Council approves new deal with Airbnb
The council also approved a new deal with Airbnb to collect transient occupancy taxes for the City of Fresno. Airbnb is a Delaware-based online platform that connects property owners with renters for short term stays, a business model similar to Uber or Lyft that allows drivers to provide rides for a fee.
City spokesperson Sontaya Rose told Frensoland the city expects to pick up an additional $1 million a year in transient occupancy tax revenue.
City OKs conversion of old Parkside Inn to affordable housing
Fresno City Council greenlit a project to convert the old Parkside Inn Motel from a shelter for unhoused residents to permanent affordable housing.
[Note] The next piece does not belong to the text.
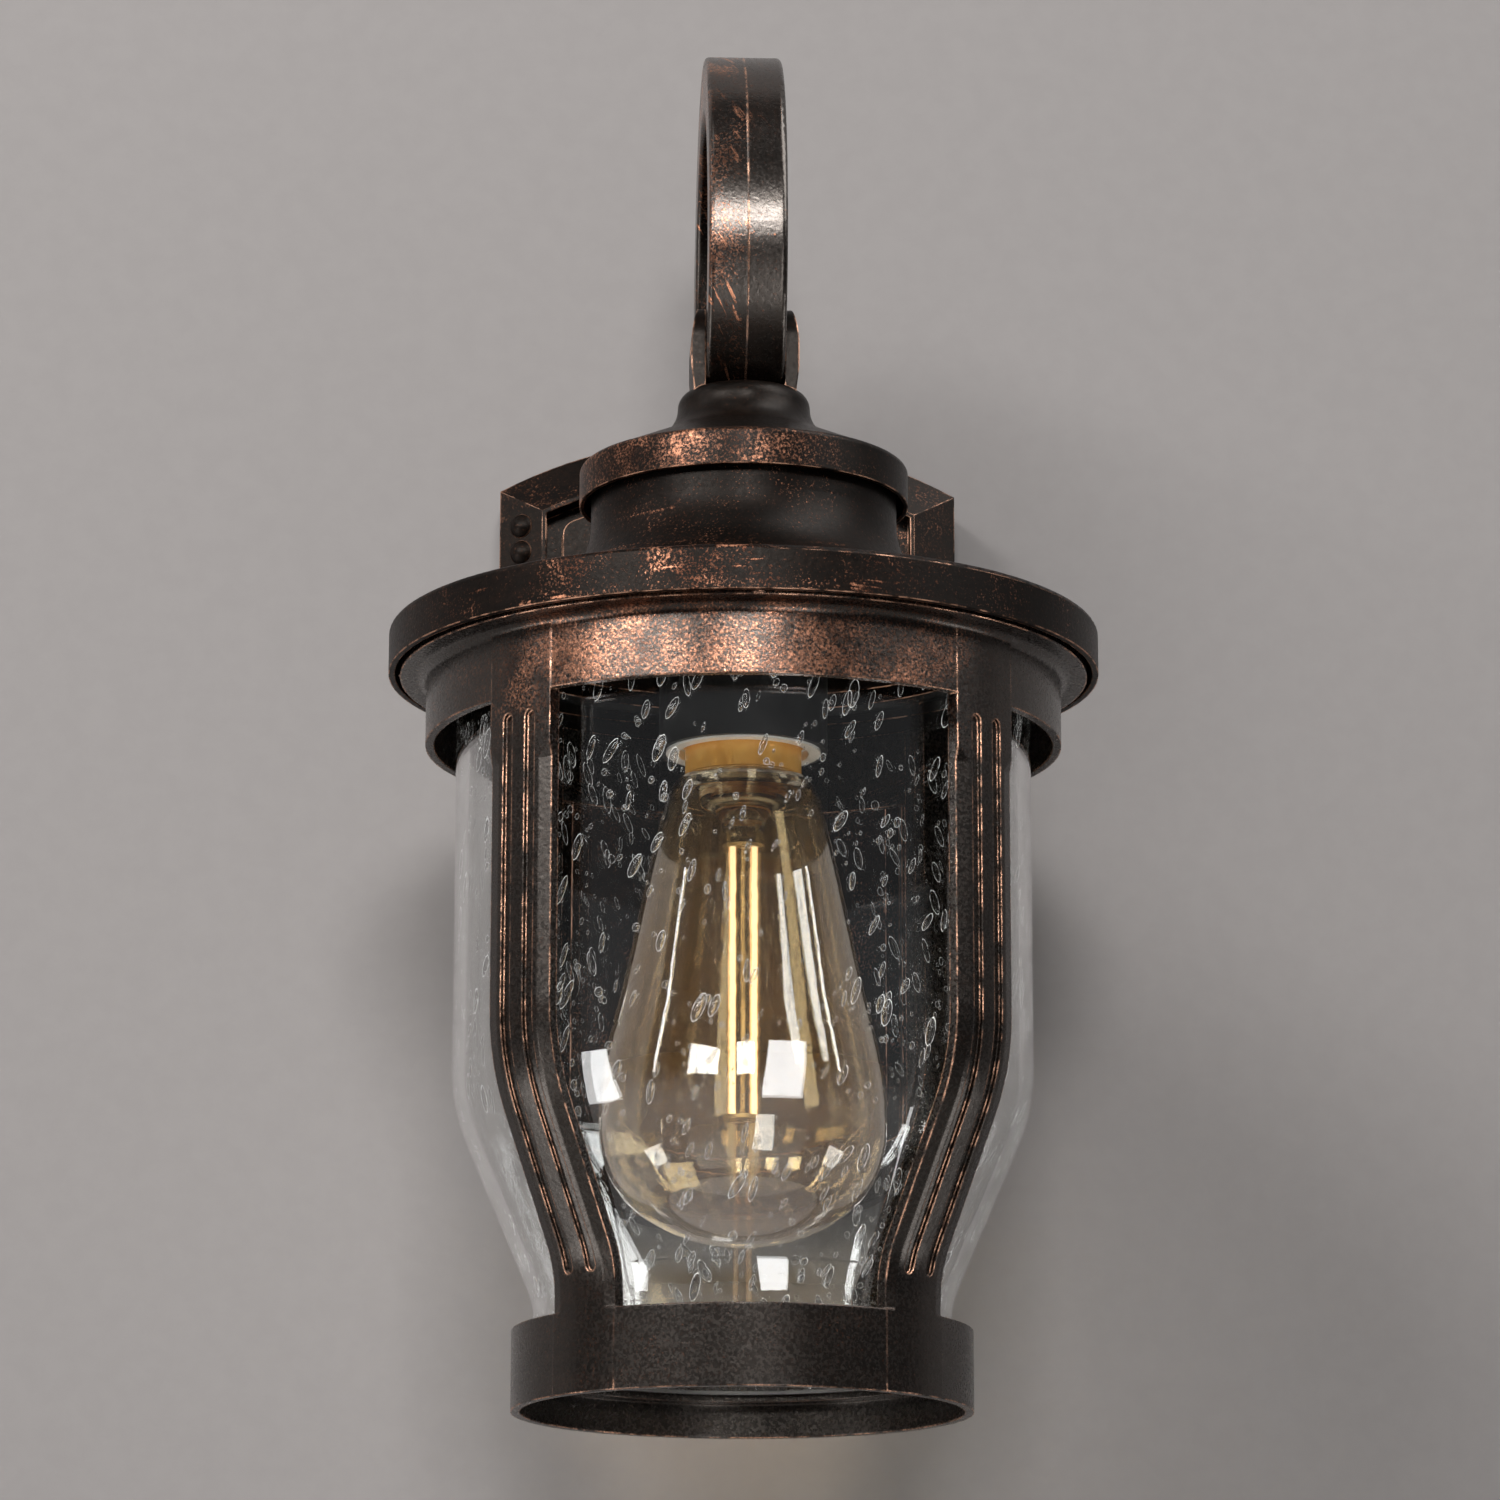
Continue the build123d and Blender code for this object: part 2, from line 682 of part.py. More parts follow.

The project includes a $3 million Community Block Development Grant loan with the nonprofit Silvercrest Inc. to acquire the old motel and convert and rehabilitate the property for affordable housing.
Responding to questions from Councilmember Tyler Maxwell, a city official said all residents currently staying at the shelter would be “successfully relocated” and that nobody would be forced back into the streets as a result of the pending construction project.
Airport expansion contracts approved
The council unanimously approved a $3.3 million construction management contract with Hill International, Inc., to oversee a terminal expansion project at the Yosemite International Airport.
The roughly three-year deal to complete the project was approved along with a $1.8 million engineering contract tied to a runway reconstruction project. Airport expansion plans have been in the works for years ahead of expected passenger and traffic increases in the coming decade.
More funding for local LGBTQ+ resource center
The city council approved $100,000 in American Rescue Plan Act funding for the Fresno Economic Opportunities Commission’s LGBTQ+ Resource Center. The money will be used for “operational support costs.”
City documents say the center aims to provide case management services to low-income LGBTQ+ youth and adults in Fresno County with the support of the additional funding.
Councilmember Garry Bredefeld was the lone “no” vote against approving the funding.
Fresnoland senior editor Rob Parsons contributed to this report.